Rather than an end-boss like for the dragon lamps, I thought a good classic gauntlet type of event was appropriate. The idea was that, when you had gotten past the last patrolling knight which the player had to fight properly, the player would face a solid amount of knights slowly coming from different points in the last big room, seen in the right side of the overview picture. Again, the hazards could be used as an advantage. Sadly, this last part did not make it fully into the final version of the game, because the whole level was above the intended scope-size of the game. Still, the idea was fun to play around with.

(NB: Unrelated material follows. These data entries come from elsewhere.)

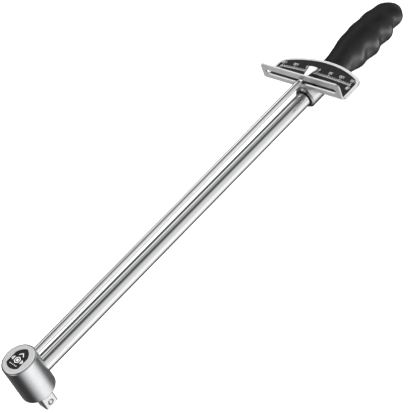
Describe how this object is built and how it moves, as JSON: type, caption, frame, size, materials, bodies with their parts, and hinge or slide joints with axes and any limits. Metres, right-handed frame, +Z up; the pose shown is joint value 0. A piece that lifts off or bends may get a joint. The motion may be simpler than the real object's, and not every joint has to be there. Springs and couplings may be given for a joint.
{
  "type": "torque wrench",
  "caption": "Beam torque wrench: square-drive head, long round bending beam, swinging pointer over a D-shaped dial, and a moulded grip.",
  "frame": {"origin": "centre of the square drive's end face, where a socket goes on", "axes": "+Z up the drive axis through the head, +X along the beam from the head to the grip, dial facing +Z"},
  "size_m": [0.5338, 0.1, 0.0647],
  "materials": {
    "chromed_steel": "satin chrome on a forging",
    "polished_ball": "polished hardened steel",
    "spring_wire": "bare drawn wire",
    "badge_enamel": "semi-gloss black enamel",
    "chromed_beam": "polished chrome with faint lengthwise grinding",
    "bare_steel": "ground steel",
    "chromed_pointer": "satin chrome",
    "chromed_tube": "polished chrome",
    "bush_steel": "turned steel",
    "black_plastic": "moulded plastic",
    "plate_steel": "satin sheet steel, bright at its edges",
    "screw_steel": "zinc-plated",
    "dial_black": "semi-matt black, printed in white",
    "rivet_aluminium": "bright",
    "grip_black": "satin black with soft highlights"
  },
  "bodies": {
    "frame": {"drive_head": "chromed_steel", "head_badge": "badge_enamel", "beam": "chromed_beam", "beam_pin": "bare_steel", "pointer_pin": "bare_steel", "handle_tube": "chromed_tube", "front_bush": "bush_steel", "rear_bush": "bush_steel", "handle_pin": "bare_steel", "tube_plug": "black_plastic", "scale_plate": "plate_steel", "scale_bracket_left": "bare_steel", "scale_bracket_right": "bare_steel", "scale_screws": "screw_steel", "dial_face": "dial_black", "dial_rivets": "rivet_aluminium", "grip": "grip_black", "detent_spring": "spring_wire"},
    "pointer": {"pointer": "chromed_pointer"},
    "detent": {"detent_ball": "polished_ball"}
  },
  "joints": [
    {"name": "pointer_swing", "type": "hinge", "parent": "frame", "child": "pointer", "pos_m": [0.008, 0, 0.05275], "axis": [0, 0, 1], "range_deg": [-6.3, 6.3], "stiffness_Nm_per_rad": 12},
    {"name": "detent_push", "type": "slide", "parent": "frame", "child": "detent", "axis": [0, 1, 0], "range_m": [0, 0.0011], "stiffness_N_per_m": 2500, "springref_m": -0.002, "deforming": ["detent_spring"]}
  ]
}
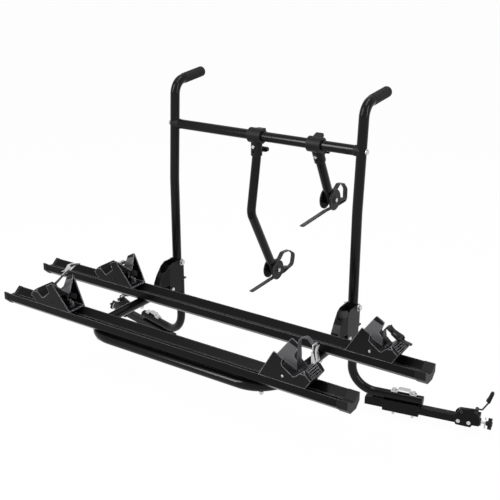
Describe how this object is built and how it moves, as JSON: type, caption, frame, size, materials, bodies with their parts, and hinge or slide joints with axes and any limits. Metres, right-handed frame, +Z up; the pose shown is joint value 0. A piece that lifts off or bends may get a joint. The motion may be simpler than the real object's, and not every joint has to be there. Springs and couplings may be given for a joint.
{
  "type": "drawbar bike carrier",
  "caption": "Folding drawbar bike carrier: a tube frame on telescopic clamp arms, wheel rails with sliding chocks and swinging frame-holder arms.",
  "frame": {"origin": "drawbar seat: on the frame's middle plane, at the level of the telescopic bars' axes and midway in Y between the inner faces of the two clamp washers", "axes": "+X along the wheel rails to the right, +Y backward to the caravan or motorhome, +Z up"},
  "size_m": [1.5119, 0.7175, 0.9746],
  "materials": {
    "tube_black": "gloss powder coat",
    "plate_black": "satin powder coat",
    "zinc": "bright zinc plate",
    "lever_steel": "black rod, dark moulded grip",
    "rail_black": "black anodised",
    "moulded_black": "fine moulded grain",
    "grip_rubber": "matte",
    "strap_black": "ribbed",
    "buckle_silver": "satin"
  },
  "bodies": {
    "platform": {"bracket_left": "plate_black", "bracket_right": "plate_black", "leg_left": "tube_black", "leg_right": "tube_black", "sleeve_left": "plate_black", "sleeve_right": "plate_black", "leg_caps": "moulded_black", "sleeve_liners": "moulded_black", "saddle_straps": "zinc", "saddle_bolts": "zinc", "pivot_bolts": "zinc", "hoop": "tube_black", "hoop_bolts": "zinc", "rail_front": "rail_black", "rail_back": "rail_black", "rail_caps": "moulded_black"},
    "upright_frame": {"upright_left": "tube_black", "upright_right": "tube_black", "grips": "grip_rubber", "crossbar": "tube_black", "crossbar_saddles": "moulded_black", "crossbar_bolts": "zinc"},
    "bar_left": {"bar_left": "plate_black", "clamp_housing_left": "plate_black", "clamp_bolts_left": "zinc"},
    "clamp_lever_left": {"clamp_lever_left": "lever_steel"},
    "clamp_screw_left": {"clamp_screw_left": "zinc", "star_knob_left": "moulded_black"},
    "bar_right": {"bar_right": "plate_black", "clamp_housing_right": "plate_black", "clamp_bolts_right": "zinc"},
    "clamp_lever_right": {"clamp_lever_right": "lever_steel"},
    "clamp_screw_right": {"clamp_screw_right": "zinc", "star_knob_right": "moulded_black"},
    "arm_long": {"collar_long": "moulded_black", "arm_long": "tube_black", "arm_bolts_long": "zinc"},
    "collar_knob_long": {"collar_knob_long": "moulded_black"},
    "head_long": {"head_long": "moulded_black", "holder_strap_long": "strap_black"},
    "ratchet_lever_long": {"ratchet_lever_long": "moulded_black"},
    "arm_short": {"collar_short": "moulded_black", "arm_short": "tube_black", "arm_bolts_short": "zinc"},
    "collar_knob_short": {"collar_knob_short": "moulded_black"},
    "head_short": {"head_short": "moulded_black", "holder_strap_short": "strap_black"},
    "ratchet_lever_short": {"ratchet_lever_short": "moulded_black"},
    "chock_front_right": {"chock_front_right": "moulded_black", "chock_strap_front_right": "strap_black", "chock_buckle_front_right": "buckle_silver"},
    "chock_back_right": {"chock_back_right": "moulded_black", "chock_strap_back_right": "strap_black", "chock_buckle_back_right": "buckle_silver"},
    "chock_front_left": {"chock_front_left": "moulded_black", "chock_strap_front_left": "strap_black", "chock_buckle_front_left": "buckle_silver"},
    "chock_back_left": {"chock_back_left": "moulded_black", "chock_strap_back_left": "strap_black", "chock_buckle_back_left": "buckle_silver"}
  },
  "joints": [
    {"name": "frame_fold", "type": "hinge", "parent": "platform", "child": "upright_frame", "pos_m": [0, -0.10269, 0.3094], "axis": [1, 0, 0], "range_deg": [0, 80]},
    {"name": "bar_slide_left", "type": "slide", "parent": "platform", "child": "bar_left", "axis": [-0.9694, 0.2453, 0], "range_m": [-0.02, 0.06]},
    {"name": "clamp_lever_swing_left", "type": "hinge", "parent": "bar_left", "child": "clamp_lever_left", "pos_m": [-0.70487, 0.00561, 0.038], "axis": [0.2453, 0.9694, 0], "range_deg": [-130, 10]},
    {"name": "clamp_screw_turn_left", "type": "hinge", "parent": "bar_left", "child": "clamp_screw_left", "pos_m": [-0.72959, 0.01186, 0], "axis": [-0.9694, 0.2453, 0], "continuous": true},
    {"name": "bar_slide_right", "type": "slide", "parent": "platform", "child": "bar_right", "axis": [0.9823, 0.1874, 0], "range_m": [-0.02, 0.06]},
    {"name": "clamp_lever_swing_right", "type": "hinge", "parent": "bar_right", "child": "clamp_lever_right", "pos_m": [0.7098, -0.01664, 0.038], "axis": [-0.1874, 0.9823, 0], "range_deg": [-100, 40]},
    {"name": "clamp_screw_turn_right", "type": "hinge", "parent": "bar_right", "child": "clamp_screw_right", "pos_m": [0.73485, -0.01186, 0], "axis": [0.9823, 0.1874, 0], "continuous": true},
    {"name": "arm_swing_long", "type": "hinge", "parent": "upright_frame", "child": "arm_long", "pos_m": [-0.0195, -0.09293, 0.7796], "axis": [1, 0, 0], "range_deg": [-100, 60]},
    {"name": "collar_knob_turn_long", "type": "hinge", "parent": "arm_long", "child": "collar_knob_long", "pos_m": [-0.0195, -0.07693, 0.7316], "axis": [0, 1, 0], "continuous": true},
    {"name": "head_swing_long", "type": "hinge", "parent": "arm_long", "child": "head_long", "pos_m": [-0.0195, 0.01127, 0.3134], "axis": [1, 0, 0], "range_deg": [-40, 10]},
    {"name": "ratchet_release_long", "type": "hinge", "parent": "head_long", "child": "ratchet_lever_long", "pos_m": [-0.0195, 0.05127, 0.3004], "axis": [1, 0, 0], "range_deg": [0, 35]},
    {"name": "arm_swing_short", "type": "hinge", "parent": "upright_frame", "child": "arm_short", "pos_m": [0.1855, -0.09293, 0.7796], "axis": [1, 0, 0], "range_deg": [-100, 60]},
    {"name": "collar_knob_turn_short", "type": "hinge", "parent": "arm_short", "child": "collar_knob_short", "pos_m": [0.1855, -0.05676, 0.74422], "axis": [0, 0.8894, 0.4571], "continuous": true},
    {"name": "head_swing_short", "type": "hinge", "parent": "arm_short", "child": "head_short", "pos_m": [0.1855, 0.00429, 0.59042], "axis": [1, 0, 0], "range_deg": [-40, 10]},
    {"name": "ratchet_release_short", "type": "hinge", "parent": "head_short", "child": "ratchet_lever_short", "pos_m": [0.1855, 0.04429, 0.57742], "axis": [1, 0, 0], "range_deg": [0, 35]},
    {"name": "chock_slide_front_right", "type": "slide", "parent": "platform", "child": "chock_front_right", "axis": [1, 0, 0], "range_m": [-0.15, 0.07]},
    {"name": "chock_slide_back_right", "type": "slide", "parent": "platform", "child": "chock_back_right", "axis": [1, 0, 0], "range_m": [-0.15, 0.045]},
    {"name": "chock_slide_front_left", "type": "slide", "parent": "platform", "child": "chock_front_left", "axis": [-1, 0, 0], "range_m": [-0.15, 0.11]},
    {"name": "chock_slide_back_left", "type": "slide", "parent": "platform", "child": "chock_back_left", "axis": [-1, 0, 0], "range_m": [-0.15, 0.22]}
  ]
}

From the work done, I got around some different approaches to simple level design, and – as mentioned – is certainly something I want to revisit when learning to model levels in both Unity and adding 3D models to help with the shaping of the levels. This, however, mostly applies to the dragon lamp caves, as the barracks are much more simple in that regard, with the straight corridors and all. The caves would open for getting into playing around with planes, terrain and those sorts of things. But, that is for another time.